WHAT IS EXPECTED >> Beginning with the line where "from mathutils import Matrix, Vector, noise" appears, retype every remaining line of the data below, both the first and last included.

DATA SEGMENT >>
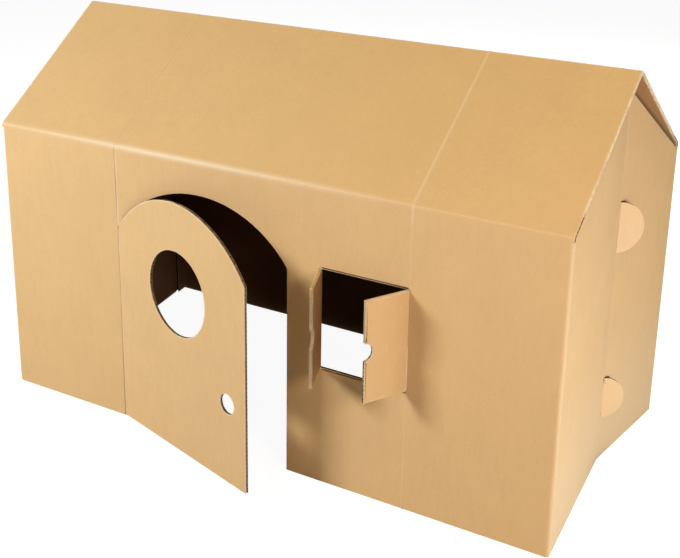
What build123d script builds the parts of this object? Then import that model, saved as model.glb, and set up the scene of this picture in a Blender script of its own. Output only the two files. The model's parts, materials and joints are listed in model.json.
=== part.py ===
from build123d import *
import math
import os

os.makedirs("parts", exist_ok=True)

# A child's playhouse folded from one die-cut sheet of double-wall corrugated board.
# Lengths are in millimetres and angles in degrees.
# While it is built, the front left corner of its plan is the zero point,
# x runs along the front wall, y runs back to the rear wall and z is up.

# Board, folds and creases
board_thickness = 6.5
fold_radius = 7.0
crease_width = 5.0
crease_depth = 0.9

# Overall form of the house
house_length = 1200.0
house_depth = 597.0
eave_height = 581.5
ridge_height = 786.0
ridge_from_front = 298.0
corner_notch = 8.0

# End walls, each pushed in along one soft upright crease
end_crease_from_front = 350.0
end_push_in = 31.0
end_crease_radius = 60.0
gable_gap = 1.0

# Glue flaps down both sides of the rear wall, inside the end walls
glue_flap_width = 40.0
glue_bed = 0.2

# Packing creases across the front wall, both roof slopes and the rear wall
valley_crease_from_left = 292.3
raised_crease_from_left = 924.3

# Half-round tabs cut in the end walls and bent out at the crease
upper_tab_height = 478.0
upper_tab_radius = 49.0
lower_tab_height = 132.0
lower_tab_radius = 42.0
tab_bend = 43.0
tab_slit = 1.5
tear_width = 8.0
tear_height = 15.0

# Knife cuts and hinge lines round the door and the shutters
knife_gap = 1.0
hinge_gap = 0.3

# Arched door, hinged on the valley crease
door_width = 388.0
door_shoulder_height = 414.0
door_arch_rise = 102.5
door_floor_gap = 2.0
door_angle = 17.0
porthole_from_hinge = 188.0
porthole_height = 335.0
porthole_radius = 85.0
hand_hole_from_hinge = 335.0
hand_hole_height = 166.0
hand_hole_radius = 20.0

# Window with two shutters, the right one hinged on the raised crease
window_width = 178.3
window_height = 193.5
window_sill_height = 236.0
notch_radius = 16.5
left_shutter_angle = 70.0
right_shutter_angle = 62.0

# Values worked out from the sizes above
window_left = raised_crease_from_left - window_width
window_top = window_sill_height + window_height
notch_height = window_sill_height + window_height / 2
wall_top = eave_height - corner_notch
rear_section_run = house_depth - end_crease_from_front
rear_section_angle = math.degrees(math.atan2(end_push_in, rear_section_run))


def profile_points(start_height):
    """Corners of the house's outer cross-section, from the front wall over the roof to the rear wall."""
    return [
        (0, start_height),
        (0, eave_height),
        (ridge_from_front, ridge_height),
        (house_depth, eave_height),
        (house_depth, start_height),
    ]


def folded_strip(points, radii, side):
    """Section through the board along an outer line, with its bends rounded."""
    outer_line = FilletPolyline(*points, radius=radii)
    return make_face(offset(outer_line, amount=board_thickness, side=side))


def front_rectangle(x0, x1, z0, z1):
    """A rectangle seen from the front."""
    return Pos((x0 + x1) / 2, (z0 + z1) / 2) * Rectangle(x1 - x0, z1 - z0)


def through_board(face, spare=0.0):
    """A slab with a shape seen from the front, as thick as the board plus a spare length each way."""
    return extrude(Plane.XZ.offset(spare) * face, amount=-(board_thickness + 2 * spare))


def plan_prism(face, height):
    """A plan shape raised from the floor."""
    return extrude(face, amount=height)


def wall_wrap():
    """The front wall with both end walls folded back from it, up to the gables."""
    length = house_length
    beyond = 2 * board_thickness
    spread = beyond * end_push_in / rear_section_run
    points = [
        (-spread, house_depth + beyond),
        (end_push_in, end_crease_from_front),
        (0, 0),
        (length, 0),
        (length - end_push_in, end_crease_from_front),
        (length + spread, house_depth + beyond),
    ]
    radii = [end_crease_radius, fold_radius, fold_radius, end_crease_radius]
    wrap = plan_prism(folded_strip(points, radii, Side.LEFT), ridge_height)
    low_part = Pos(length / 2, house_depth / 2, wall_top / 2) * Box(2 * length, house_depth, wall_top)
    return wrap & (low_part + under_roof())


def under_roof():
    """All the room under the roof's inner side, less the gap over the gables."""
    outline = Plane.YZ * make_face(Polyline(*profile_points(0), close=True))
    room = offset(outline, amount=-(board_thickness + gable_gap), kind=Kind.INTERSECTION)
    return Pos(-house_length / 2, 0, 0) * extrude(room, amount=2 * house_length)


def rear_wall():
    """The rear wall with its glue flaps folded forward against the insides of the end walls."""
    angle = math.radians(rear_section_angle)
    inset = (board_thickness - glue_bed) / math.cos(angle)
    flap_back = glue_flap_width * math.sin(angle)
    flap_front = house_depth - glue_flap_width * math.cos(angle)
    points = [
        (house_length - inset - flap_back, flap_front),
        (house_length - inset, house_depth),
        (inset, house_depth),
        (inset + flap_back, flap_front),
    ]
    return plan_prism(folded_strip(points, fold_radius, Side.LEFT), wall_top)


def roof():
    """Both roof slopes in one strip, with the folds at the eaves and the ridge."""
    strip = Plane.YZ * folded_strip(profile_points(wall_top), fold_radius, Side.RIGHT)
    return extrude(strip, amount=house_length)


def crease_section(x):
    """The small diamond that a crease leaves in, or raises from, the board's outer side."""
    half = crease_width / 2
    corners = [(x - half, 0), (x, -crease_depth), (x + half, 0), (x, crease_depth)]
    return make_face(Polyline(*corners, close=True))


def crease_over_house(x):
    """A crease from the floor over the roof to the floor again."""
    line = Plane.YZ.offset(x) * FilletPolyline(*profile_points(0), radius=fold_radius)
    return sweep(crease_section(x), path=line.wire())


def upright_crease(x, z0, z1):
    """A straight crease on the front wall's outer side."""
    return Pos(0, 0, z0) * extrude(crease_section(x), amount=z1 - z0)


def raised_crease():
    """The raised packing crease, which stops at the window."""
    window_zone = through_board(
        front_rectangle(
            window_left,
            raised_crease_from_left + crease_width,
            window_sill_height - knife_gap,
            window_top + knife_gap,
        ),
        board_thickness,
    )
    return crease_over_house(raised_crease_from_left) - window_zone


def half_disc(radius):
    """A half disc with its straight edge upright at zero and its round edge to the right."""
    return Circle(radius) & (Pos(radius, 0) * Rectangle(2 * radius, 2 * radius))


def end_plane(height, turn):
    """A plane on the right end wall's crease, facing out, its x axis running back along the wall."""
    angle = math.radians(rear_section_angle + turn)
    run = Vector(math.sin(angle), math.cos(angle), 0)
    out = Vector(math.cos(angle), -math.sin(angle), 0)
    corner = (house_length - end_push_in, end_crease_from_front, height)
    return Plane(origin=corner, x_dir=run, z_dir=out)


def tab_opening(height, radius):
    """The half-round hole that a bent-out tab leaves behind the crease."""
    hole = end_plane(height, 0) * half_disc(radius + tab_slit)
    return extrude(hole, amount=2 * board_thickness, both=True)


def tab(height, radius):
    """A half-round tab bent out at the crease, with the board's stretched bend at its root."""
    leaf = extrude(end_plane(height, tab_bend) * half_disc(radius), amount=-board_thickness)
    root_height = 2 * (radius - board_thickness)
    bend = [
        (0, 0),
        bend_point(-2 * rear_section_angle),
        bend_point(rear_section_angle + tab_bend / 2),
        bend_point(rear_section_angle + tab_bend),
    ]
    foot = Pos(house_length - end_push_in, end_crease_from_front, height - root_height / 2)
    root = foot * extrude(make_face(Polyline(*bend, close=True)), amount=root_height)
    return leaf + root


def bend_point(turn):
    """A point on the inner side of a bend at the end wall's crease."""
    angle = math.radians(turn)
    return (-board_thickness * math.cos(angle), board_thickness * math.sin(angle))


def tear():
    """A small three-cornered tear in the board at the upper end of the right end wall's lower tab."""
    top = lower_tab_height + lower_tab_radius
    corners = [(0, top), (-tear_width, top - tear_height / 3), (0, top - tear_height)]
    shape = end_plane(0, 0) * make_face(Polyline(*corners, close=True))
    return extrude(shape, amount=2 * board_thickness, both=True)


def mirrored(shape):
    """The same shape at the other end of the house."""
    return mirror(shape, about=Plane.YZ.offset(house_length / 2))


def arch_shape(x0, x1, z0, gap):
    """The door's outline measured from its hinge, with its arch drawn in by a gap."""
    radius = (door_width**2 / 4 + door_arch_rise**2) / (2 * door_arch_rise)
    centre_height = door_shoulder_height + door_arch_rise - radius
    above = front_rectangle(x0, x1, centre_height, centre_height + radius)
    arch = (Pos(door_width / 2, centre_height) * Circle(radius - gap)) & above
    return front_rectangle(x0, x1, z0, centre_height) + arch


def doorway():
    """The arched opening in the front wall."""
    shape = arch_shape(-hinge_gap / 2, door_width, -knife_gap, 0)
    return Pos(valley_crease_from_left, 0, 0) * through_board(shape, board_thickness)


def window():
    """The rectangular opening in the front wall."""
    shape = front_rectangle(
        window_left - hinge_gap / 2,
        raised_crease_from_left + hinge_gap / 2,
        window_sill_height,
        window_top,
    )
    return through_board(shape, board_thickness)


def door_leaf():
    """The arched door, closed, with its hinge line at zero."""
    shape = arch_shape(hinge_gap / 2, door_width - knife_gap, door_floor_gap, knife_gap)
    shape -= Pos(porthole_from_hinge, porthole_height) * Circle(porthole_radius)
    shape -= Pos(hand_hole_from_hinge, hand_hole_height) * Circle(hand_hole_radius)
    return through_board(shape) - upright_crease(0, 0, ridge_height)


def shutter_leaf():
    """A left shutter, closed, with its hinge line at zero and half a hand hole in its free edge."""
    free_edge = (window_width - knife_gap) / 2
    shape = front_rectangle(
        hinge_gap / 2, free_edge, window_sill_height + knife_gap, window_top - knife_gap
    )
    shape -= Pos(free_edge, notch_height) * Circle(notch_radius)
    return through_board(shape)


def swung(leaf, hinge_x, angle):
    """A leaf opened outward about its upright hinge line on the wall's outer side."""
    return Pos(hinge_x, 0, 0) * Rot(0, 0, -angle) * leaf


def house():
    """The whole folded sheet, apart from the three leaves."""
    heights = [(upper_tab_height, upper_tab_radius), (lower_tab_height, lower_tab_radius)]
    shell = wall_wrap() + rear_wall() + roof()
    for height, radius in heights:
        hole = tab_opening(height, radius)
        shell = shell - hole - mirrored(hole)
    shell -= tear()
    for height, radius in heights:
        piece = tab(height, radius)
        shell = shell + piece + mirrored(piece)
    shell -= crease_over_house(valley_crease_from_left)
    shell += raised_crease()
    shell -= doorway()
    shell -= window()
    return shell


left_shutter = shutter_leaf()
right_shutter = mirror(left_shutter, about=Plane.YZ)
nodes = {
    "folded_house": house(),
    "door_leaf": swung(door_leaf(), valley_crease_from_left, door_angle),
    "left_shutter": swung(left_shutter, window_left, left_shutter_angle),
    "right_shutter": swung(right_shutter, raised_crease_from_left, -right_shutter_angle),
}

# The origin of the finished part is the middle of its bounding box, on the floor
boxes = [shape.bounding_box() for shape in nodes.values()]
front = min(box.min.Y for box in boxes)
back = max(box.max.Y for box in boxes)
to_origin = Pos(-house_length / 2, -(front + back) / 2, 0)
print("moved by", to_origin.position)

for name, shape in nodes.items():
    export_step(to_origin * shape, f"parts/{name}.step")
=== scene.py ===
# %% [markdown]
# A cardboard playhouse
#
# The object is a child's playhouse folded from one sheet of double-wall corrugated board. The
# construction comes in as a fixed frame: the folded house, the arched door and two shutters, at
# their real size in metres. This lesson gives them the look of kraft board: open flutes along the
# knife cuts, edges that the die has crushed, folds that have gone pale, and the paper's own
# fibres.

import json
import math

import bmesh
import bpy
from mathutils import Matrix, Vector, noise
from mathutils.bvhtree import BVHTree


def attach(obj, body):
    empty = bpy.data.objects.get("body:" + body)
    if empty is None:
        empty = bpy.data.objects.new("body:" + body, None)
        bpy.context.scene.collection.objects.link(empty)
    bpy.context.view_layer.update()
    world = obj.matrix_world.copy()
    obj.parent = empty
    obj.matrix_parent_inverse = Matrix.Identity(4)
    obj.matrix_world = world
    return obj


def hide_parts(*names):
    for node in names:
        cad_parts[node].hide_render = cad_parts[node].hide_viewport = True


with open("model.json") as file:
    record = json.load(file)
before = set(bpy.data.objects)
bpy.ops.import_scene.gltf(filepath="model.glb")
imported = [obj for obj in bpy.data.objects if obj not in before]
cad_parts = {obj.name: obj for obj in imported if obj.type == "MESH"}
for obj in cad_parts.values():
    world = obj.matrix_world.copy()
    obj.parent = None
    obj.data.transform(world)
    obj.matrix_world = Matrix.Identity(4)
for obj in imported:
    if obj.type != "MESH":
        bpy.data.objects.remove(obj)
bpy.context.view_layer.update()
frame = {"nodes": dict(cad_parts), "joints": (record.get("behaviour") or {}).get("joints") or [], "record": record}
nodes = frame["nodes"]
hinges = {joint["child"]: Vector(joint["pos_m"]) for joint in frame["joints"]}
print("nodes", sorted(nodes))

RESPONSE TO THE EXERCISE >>
from mathutils import Matrix, Vector, noise
from mathutils.bvhtree import BVHTree


def attach(obj, body):
    empty = bpy.data.objects.get("body:" + body)
    if empty is None:
        empty = bpy.data.objects.new("body:" + body, None)
        bpy.context.scene.collection.objects.link(empty)
    bpy.context.view_layer.update()
    world = obj.matrix_world.copy()
    obj.parent = empty
    obj.matrix_parent_inverse = Matrix.Identity(4)
    obj.matrix_world = world
    return obj


def hide_parts(*names):
    for node in names:
        cad_parts[node].hide_render = cad_parts[node].hide_viewport = True


with open("model.json") as file:
    record = json.load(file)
before = set(bpy.data.objects)
bpy.ops.import_scene.gltf(filepath="model.glb")
imported = [obj for obj in bpy.data.objects if obj not in before]
cad_parts = {obj.name: obj for obj in imported if obj.type == "MESH"}
for obj in cad_parts.values():
    world = obj.matrix_world.copy()
    obj.parent = None
    obj.data.transform(world)
    obj.matrix_world = Matrix.Identity(4)
for obj in imported:
    if obj.type != "MESH":
        bpy.data.objects.remove(obj)
bpy.context.view_layer.update()
frame = {"nodes": dict(cad_parts), "joints": (record.get("behaviour") or {}).get("joints") or [], "record": record}
nodes = frame["nodes"]
hinges = {joint["child"]: Vector(joint["pos_m"]) for joint in frame["joints"]}
print("nodes", sorted(nodes))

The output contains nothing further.